An estimated 330,000 people work in the Cambodian garment sector, with another 250,000 employed indirectly. It is the country’s third-biggest industry behind tourism and agriculture. In 2007 it generated 90 percent of the country’s export earnings and accounted for 27 percent of industrial employment. According to the Commerce Ministry, following an unprecedented four-year boom, the industry exported $1.95 billion worth of garments in 2008 to its biggest market, the United States, with the European Union the second-biggest market.
Globally, the garment industry, which employs 30 million people, has been severely hit by the economic crisis, with falling orders and tens of thousands of job losses. High unemployment in Europe and the US has resulted in a significant loss in demand. At least 40,000 Cambodian garment workers have lost their jobs and research by non-government organisations shows that many women have been forced into prostitution. One out of five Cambodian women aged between 18 and 24 depends on the garment industry for work. The recession forced the closure of 77 garment factories in Cambodia in the first nine months of 2009 while another 53 factories suspended operations.
Fierce competition and the dominant role of a handful of large US and EU buyers exert a constant downward pressure on wages and conditions, forcing millions of workers into Dickensian conditions.
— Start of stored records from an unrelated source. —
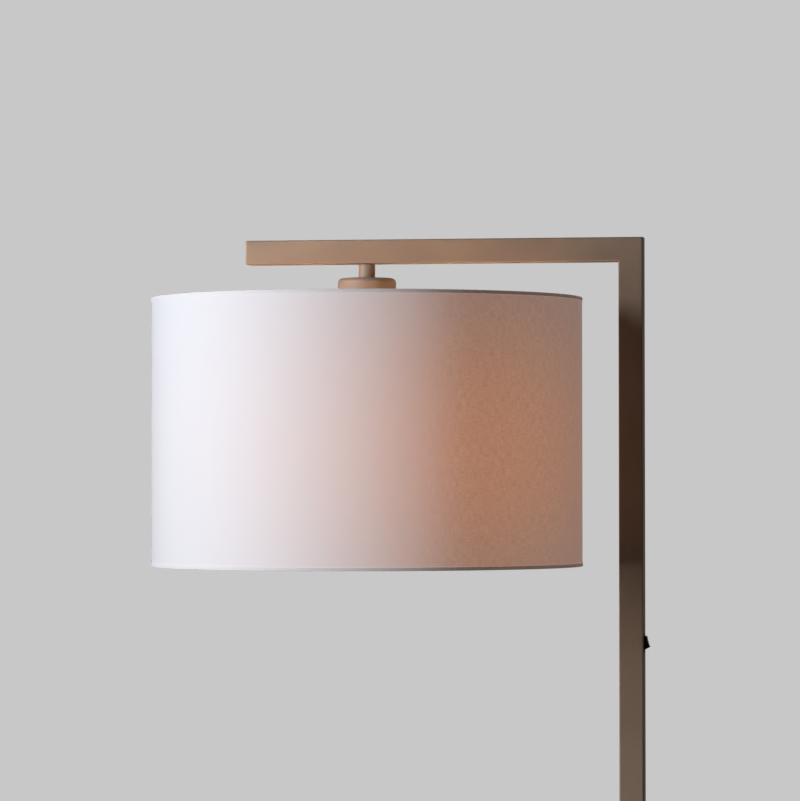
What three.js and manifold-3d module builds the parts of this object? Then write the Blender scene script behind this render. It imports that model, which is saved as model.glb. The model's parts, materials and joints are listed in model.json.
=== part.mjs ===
// Floor lamp with a cantilevered arm. A square tube post stands near one edge of a weighted base,
// turns through a mitred corner into a level arm, and carries a fabric drum shade that hangs round a
// lampholder under the arm. A rocker switch is let into the post.
//
// Millimetres, +Z up. The origin is the centre of the base's underside, on the floor. The post is
// towards +X, the arm runs towards -X and the lamp's front is -Y.

import * as THREE from 'three';
import { mergeVertices } from 'three/addons/utils/BufferGeometryUtils.js';
import Module from 'manifold-3d';

const wasm = await Module();
wasm.setup();

// ---- Driving dimensions ------------------------------------------------------------------------

const gap = 0.3; // clearance between pieces that seat on or in each other

// Whole lamp
const lampHeight = 1550; // floor to the arm's top face
const shadeReach = 278; // post axis to shade axis
const armOverhang = 127; // shade axis to the arm's free end
const shadeDrop = 61; // arm's top face to the shade's top edge
const switchDrop = 420; // arm's top face to the switch's centre
const jointHeight = 780; // floor to the joint between the two lengths of post

// Square tube
const tubeSide = 25;
const tubeWall = 1.5;
const tubeEdgeRadius = 1.4;

// Base
const baseSide = 300;
const baseHeight = 22; // floor to the cover's top face
const baseCornerRadius = 6;
const coverWall = 1.5;
const coverEdgeRadius = 2;
const padThickness = 2;
const padInset = 4; // cover's edge to the pad's edge
const plateThickness = 1.5;
const castingWidth = 270;
const weightThickness = 14;
const postSetback = 30; // base's edge to the post axis
const plateScrewInset = 40; // base's edge to each plate screw
const bossRadius = 7;

// Wiring chamber cast into the weight's underside
const chamberDepth = 9;
const chamberBeyondPost = 11; // post axis to the chamber's +X wall
const chamberLength = 74;
const chamberFront = 14; // post axis to the chamber's -Y wall
const chamberBack = 60; // post axis to the chamber's +Y wall
const inletOffset = 50; // post axis to the cable inlet, along Y
const inletRadius = 5;
const inletBoreRadius = 3.5;
const inletFlange = 1.5;

// Hollow threaded nipples (M10) with their nuts and washers
const nippleRadius = 5;
const nippleBore = 4;
const nutFlats = 14;
const nutSides = 6;
const nutThickness = 4;
const washerRadius = 10;
const washerThickness = 2;
const nippleSpare = 0.8; // thread left standing past a nut
const footPlugHeight = 18;

// Joiner inside the post
const joinerHalfLength = 60;
const joinerWall = 3;
const joinerScrewOffset = 30; // joint to each grub screw
const grubRadius = 2.5;
const grubSocketRadius = 1.4;

// Stem, cup and lampholder
const stemRadius = 8.6;
const stemLength = 15; // arm's underside to the cup's top
const cupRadius = 30.5;
const cupHeight = 50;
const cupWall = 1.2;
const cupShoulderRadius = 5;
const holderRadius = 19.75;
const holderWall = 2.2;
const holderCapHeight = 20;
const holderCapShoulder = 10;
const holderNeckRadius = 9;
const holderNeckHeight = 4.2;
const holderTail = 1.9; // body below the lower shade ring
const holderLip = 2; // inward lip at the body's mouth
const coreDepth = 4; // cap's mouth to the insulating core
const coreThickness = 8;
const bulbSeatDepth = 6; // core's underside to the seated bulb's tip
const socketShellRadius = 14.6;
const socketFlangeWidth = 2;
const contactBulge = 1.5; // how far the folded leaf stands out past its ends
const sheetBrass = 0.8;
const shadeRingRadius = 29;
const shadeRingThickness = 7;
const shadeRingFlutes = 20;
const shadeRingFluteDepth = 0.5;

// Shade
const shadeDiameter = 450; // over the fabric
const shadeHeight = 280; // over the edge trims
const fabricThickness = 0.6;
const linerThickness = 0.6;
const trimThickness = 0.6;
const trimHeight = 3.5;
const wireRadius = 2; // edge rings
const spokeRadius = 1.7;
const spokeCount = 3;
const spokeBendRadius = 9;
const fitterRadius = 33;
const fitterThickness = 2;

// Bulb, E27
const bulbLength = 110;
const bulbGlobeRadius = 30;
const bulbGlassWall = 1.2;
const bulbNeckLength = 27; // tip to the end of the screw shell
const bulbShellRadius = 13.1;
const bulbTipRadius = 4.75;
const bulbTipHeight = 1.8;
const bulbInsulatorHeight = 4.5;
const bulbCollarRadius = 28.4;
const bulbCollarLip = 4;
const bulbShellCone = 2;
const collarNeckChamfer = 2;
const collarFlareBulge = 1; // how far the flare swells past the shell near its top

// Rocker switch, measured from the post's face
const bezelHeight = 20.7;
const bezelWidth = 15;
const bezelProud = 2.6;
const bezelBevel = 2;
const bezelCornerRadius = 2.5;
const switchBodyHeight = 18.6;
const switchBodyWidth = 12.4;
const switchBodyDepth = 12.8;
const switchFloor = 1.6;
const latchLength = 4;
const wellHeight = 16.2;
const wellWidth = 10.2;
const pivotDepth = 2.6; // behind the post's face
const pivotRadius = 1.2;
const pivotLength = 0.9;
const runningFit = 0.06; // radial clearance round the rocker's pivots
const rockerRadius = 7.4; // the rocker's ends inside the well follow this radius about the pivot
const rockerTipReach = 6; // pivot to each tip, along the rocker
const rockerTipHeight = 7.1; // pivot to each tip, outwards
const rockerValley = 6.7; // pivot to the middle of the dished face
const rockerDepth = 2.2; // pivot to the rocker's inner side
const rockerTilt = 15; // degrees from the level position to either stop
const plungerRadius = 1.3;
const springLength = 2.7;
const springWire = 0.2;
const springTurns = 4;
const bridgeDepth = 9.4; // post's face to the middle of the rocking contact
const bridgeLength = 10;
const bridgeWidth = 4;
const bridgeTilt = 6; // degrees from level to either stop
const bladeWidth = 4.8;
const bladeThickness = 0.8;
const bladeTail = 5; // blade standing out behind the switch
const feedBladeOffset = 4.5; // switch's centre down to the feed blade

// Leads
const leadRadius = 1;
const leadSpread = 2.2; // bore axis to each lead in a nipple
const leadBend = 6;

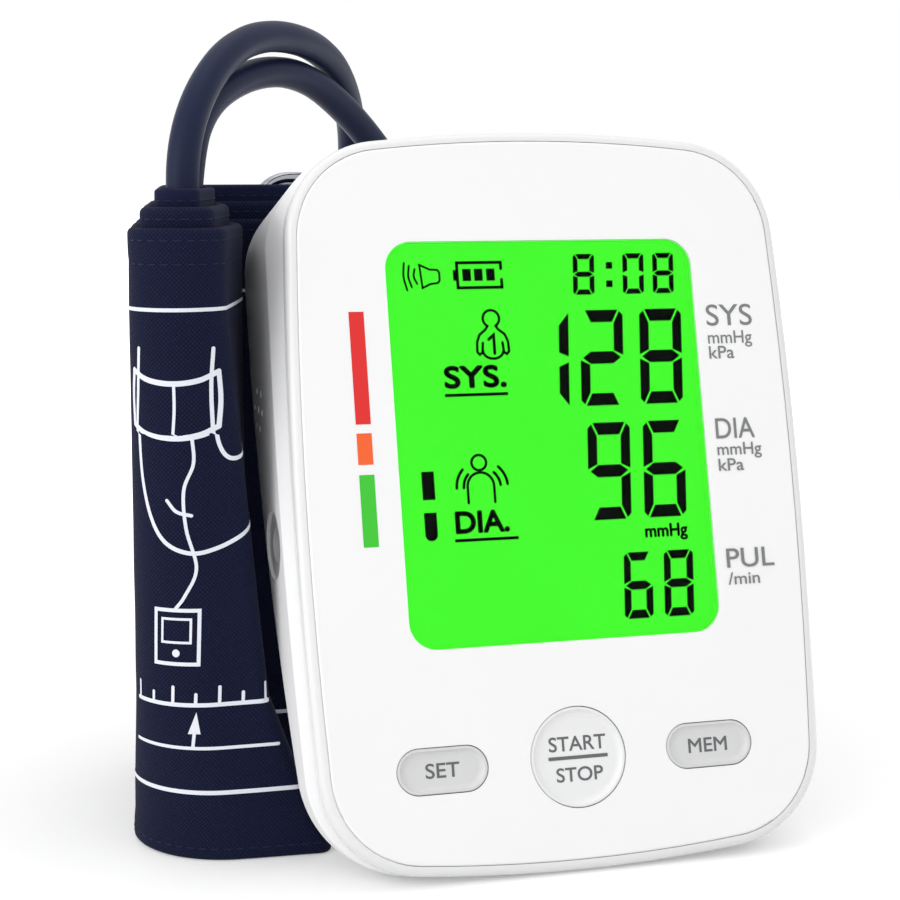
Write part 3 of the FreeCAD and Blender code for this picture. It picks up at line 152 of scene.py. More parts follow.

Garment factories operated by overseas producers, as in Cambodia where 90 percent of the industry is owned by foreign capital, open and shut rapidly as companies scour the globe for the greatest profit margins.
The Cambodian garment workers strikes are part of an upsurge across the region. During the first week of August, thousands of garment workers in Bangladesh protested into a fifth day over demands for higher pay, despite widespread police repression and in opposition to a deal reached between the unions, employers and the government. In February, a wave of strikes in Myanmar’s garment industry saw the country’s ruling military junta deploy hundreds of police and anti-riot troops against workers calling for a basic salary increase, better overtime pay and days off on public holidays.